Bruce Lee’s legacy continues to persist since his death in 1973 at the age of 32. The image of the actor and martial arts instructor grew in the intervening years to make him a global cultural icon. This book’s author Thomas Lee (no relation to Bruce Lee;
Rebuilding Empires: How Best Buy and Other Retailers Are Transforming and Competing in the Digital Age of Retailing) was the editorial director and curator for the
We Are Bruce Lee exhibit at the Chinese Historical Society of America Museum in San Francisco’s Chinatown. As he points out, Lee is remembered for his challenge to Hollywood on how it represents (or doesn’t) Asians. Lee eventually started his own production company in Hong Kong that created films such as
The Way of the Dragon and the posthumously released
Enter the Dragon.

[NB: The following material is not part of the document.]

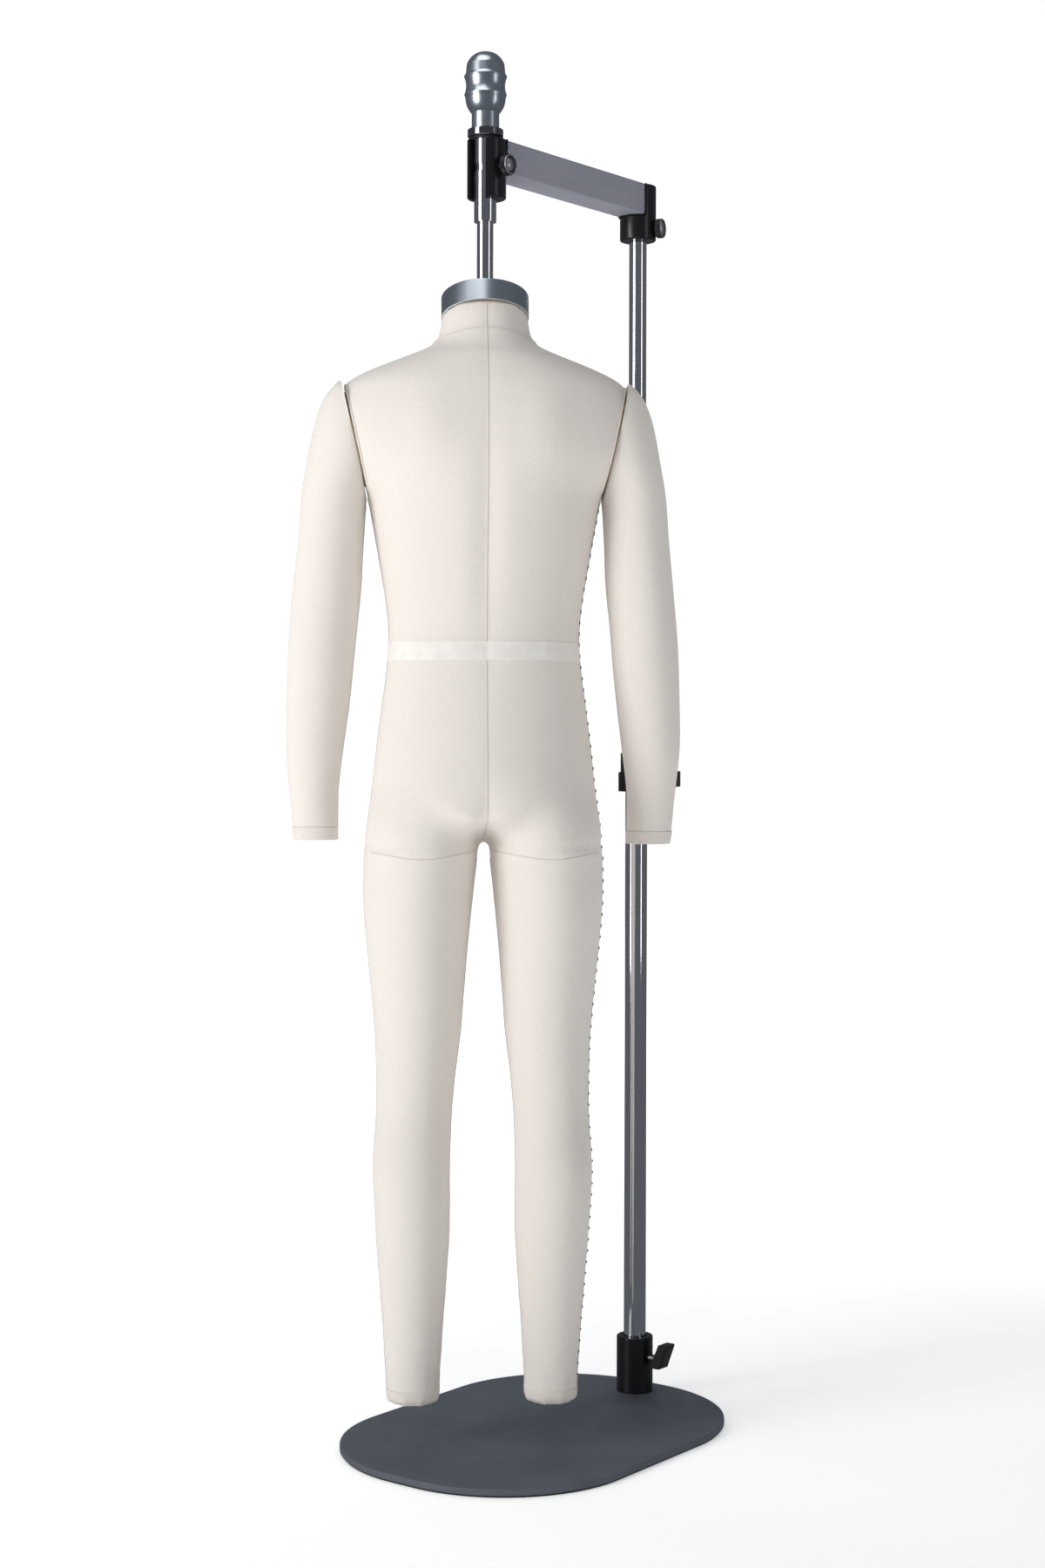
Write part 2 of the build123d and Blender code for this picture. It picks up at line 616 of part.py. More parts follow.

The book mixes Bruce Lee’s business savvy (drawn from his personal papers, plus interviews with those who knew him) with his writings and the philosophy behind his self-developed martial arts style. Sometimes this combination takes away from the book’s lessons for the modern entrepreneur.
VERDICT While Bruce Lee feels like a natural focus for a book on start-ups in the United States, sometimes the focus on what Lee’s philosophy offers to aspiring entrepreneurs gets lost, and this title becomes more of a biography than a business book.